--- START INFORMATION GIVEN ---

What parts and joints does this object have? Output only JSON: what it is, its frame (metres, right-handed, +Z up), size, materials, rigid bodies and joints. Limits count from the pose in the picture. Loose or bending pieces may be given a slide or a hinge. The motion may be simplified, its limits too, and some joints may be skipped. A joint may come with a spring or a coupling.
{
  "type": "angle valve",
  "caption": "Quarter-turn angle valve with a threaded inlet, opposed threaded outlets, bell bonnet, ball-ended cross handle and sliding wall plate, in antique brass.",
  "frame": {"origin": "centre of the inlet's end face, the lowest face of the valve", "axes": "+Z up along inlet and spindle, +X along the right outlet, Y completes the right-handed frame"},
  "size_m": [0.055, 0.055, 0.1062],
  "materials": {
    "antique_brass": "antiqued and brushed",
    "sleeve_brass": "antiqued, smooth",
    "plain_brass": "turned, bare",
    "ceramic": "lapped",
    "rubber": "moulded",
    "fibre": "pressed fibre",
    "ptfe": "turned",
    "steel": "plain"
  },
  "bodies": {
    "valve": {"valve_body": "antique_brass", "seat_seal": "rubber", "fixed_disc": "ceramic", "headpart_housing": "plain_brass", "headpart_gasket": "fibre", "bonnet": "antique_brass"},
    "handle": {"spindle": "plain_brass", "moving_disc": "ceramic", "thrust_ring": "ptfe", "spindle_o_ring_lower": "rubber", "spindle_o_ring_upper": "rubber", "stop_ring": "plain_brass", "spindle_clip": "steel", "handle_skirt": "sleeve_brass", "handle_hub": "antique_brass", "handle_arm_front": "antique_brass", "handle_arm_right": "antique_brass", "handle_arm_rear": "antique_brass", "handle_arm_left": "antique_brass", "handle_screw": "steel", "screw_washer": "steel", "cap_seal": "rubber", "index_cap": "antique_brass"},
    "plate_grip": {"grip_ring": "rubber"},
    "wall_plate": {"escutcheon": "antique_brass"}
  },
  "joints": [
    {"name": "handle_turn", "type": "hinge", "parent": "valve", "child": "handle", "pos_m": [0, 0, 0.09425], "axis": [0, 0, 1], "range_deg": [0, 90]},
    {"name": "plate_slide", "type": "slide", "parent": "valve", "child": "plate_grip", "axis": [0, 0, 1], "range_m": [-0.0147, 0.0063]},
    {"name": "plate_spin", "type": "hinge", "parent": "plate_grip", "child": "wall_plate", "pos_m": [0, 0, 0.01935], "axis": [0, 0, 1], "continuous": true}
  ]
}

--- END INFORMATION GIVEN ---
--- START INFORMATION GIVEN ---

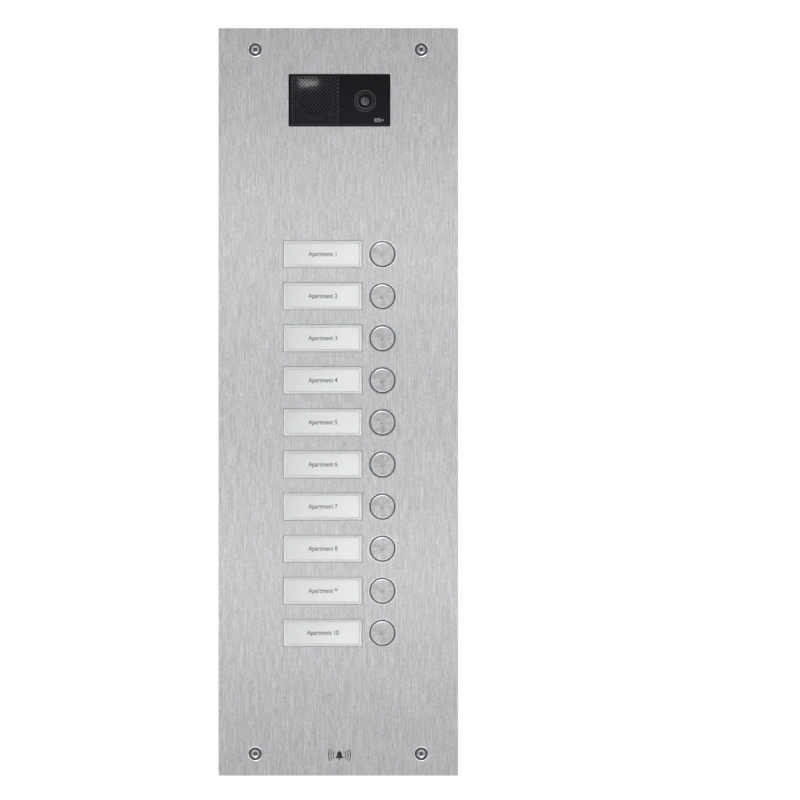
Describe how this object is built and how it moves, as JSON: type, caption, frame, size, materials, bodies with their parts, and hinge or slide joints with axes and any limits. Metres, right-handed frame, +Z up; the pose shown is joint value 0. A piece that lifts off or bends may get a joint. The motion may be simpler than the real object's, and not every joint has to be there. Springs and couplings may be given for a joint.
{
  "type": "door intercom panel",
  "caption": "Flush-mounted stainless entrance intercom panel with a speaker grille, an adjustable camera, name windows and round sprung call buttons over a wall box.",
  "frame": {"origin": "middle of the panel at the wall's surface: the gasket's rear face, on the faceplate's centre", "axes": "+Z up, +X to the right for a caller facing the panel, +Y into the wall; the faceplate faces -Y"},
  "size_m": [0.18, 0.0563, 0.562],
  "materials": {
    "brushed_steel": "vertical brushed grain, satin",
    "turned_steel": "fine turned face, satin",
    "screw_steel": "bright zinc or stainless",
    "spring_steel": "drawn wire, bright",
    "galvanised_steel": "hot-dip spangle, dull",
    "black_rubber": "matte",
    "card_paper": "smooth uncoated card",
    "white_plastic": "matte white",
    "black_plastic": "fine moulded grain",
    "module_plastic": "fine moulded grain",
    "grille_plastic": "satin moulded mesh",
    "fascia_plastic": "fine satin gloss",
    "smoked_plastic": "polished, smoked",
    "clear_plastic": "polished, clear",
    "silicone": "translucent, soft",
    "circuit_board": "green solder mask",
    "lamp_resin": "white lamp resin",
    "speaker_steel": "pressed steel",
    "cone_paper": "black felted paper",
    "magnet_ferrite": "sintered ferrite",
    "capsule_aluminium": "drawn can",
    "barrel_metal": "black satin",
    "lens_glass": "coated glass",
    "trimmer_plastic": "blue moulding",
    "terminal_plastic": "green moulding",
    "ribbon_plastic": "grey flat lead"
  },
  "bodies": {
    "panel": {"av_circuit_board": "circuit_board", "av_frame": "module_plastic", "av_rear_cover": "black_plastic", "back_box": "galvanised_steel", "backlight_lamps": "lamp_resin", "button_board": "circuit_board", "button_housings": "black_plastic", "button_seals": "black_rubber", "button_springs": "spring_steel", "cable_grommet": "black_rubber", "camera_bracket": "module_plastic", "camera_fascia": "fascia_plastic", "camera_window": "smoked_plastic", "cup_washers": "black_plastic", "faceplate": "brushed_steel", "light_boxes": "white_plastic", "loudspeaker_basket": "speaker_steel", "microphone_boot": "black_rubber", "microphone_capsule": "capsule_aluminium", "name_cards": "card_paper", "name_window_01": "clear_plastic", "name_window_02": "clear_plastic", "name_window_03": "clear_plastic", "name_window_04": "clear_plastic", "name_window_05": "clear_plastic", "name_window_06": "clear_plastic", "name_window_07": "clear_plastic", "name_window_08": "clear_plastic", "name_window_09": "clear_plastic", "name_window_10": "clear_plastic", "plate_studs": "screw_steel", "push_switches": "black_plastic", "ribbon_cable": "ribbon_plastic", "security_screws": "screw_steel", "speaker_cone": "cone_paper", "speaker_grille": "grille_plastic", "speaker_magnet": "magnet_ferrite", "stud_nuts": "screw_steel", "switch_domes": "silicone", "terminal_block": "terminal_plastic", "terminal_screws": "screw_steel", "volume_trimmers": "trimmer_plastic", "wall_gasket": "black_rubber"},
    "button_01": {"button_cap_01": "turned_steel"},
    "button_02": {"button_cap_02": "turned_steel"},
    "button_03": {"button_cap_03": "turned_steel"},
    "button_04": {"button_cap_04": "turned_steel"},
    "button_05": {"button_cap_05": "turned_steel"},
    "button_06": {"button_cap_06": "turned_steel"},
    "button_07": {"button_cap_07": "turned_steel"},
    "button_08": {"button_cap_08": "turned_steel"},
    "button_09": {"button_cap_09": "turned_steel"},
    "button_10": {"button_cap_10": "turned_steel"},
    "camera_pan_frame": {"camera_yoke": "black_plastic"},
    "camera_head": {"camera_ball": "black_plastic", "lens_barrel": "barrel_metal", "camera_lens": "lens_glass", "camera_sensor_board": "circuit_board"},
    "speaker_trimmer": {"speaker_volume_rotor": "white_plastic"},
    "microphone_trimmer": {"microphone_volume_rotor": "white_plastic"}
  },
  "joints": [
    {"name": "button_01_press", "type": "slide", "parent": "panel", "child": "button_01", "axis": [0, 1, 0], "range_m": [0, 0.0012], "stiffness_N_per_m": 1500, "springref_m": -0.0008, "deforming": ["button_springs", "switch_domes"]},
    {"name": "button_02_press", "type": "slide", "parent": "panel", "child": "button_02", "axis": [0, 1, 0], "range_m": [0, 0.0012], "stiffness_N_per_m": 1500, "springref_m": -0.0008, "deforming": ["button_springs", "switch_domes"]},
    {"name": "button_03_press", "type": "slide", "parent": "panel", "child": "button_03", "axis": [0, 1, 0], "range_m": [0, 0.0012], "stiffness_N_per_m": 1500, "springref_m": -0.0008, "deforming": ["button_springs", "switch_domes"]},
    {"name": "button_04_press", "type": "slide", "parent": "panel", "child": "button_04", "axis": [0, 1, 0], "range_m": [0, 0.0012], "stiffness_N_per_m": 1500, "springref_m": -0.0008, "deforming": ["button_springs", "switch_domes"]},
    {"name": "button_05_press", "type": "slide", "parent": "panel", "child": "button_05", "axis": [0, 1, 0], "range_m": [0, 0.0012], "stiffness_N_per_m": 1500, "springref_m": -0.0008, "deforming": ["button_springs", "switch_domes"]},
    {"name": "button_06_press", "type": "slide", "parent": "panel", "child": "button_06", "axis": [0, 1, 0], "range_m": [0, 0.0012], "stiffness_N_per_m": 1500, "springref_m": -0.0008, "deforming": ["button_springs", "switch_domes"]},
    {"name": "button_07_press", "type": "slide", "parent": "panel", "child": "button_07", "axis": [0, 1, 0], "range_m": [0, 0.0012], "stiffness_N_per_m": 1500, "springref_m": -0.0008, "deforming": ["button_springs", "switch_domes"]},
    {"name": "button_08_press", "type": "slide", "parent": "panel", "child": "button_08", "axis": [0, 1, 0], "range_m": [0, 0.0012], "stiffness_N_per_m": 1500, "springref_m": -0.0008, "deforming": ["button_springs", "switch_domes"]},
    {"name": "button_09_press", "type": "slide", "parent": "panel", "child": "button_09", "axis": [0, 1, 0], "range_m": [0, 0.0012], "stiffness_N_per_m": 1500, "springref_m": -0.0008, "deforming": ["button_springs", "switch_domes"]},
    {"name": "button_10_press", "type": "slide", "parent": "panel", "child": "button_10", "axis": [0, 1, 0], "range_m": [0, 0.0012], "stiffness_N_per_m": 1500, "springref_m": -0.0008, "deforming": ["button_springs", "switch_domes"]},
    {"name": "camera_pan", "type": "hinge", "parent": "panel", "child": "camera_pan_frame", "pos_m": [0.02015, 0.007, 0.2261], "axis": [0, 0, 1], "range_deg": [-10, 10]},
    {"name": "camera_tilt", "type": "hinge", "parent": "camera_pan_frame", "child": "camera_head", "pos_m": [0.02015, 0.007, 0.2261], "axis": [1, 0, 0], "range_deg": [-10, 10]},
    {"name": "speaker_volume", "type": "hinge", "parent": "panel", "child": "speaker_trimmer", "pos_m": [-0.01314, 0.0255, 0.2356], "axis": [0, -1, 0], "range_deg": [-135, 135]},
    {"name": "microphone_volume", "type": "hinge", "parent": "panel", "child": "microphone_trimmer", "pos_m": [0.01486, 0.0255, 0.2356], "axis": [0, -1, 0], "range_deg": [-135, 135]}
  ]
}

--- END INFORMATION GIVEN ---

#### TASK PROMPT
Report all lines of the material that contain the word "parts".

#### EXERCISE SOLUTION
What parts and joints does this object have? Output only JSON: what it is, its frame (metres, right-handed, +Z up), size, materials, rigid bodies and joints. Limits count from the pose in the picture. Loose or bending pieces may be given a slide or a hinge. The motion may be simplified, its limits too, and some joints may be skipped. A joint may come with a spring or a coupling.
Describe how this object is built and how it moves, as JSON: type, caption, frame, size, materials, bodies with their parts, and hinge or slide joints with axes and any limits. Metres, right-handed frame, +Z up; the pose shown is joint value 0. A piece that lifts off or bends may get a joint. The motion may be simpler than the real object's, and not every joint has to be there. Springs and couplings may be given for a joint.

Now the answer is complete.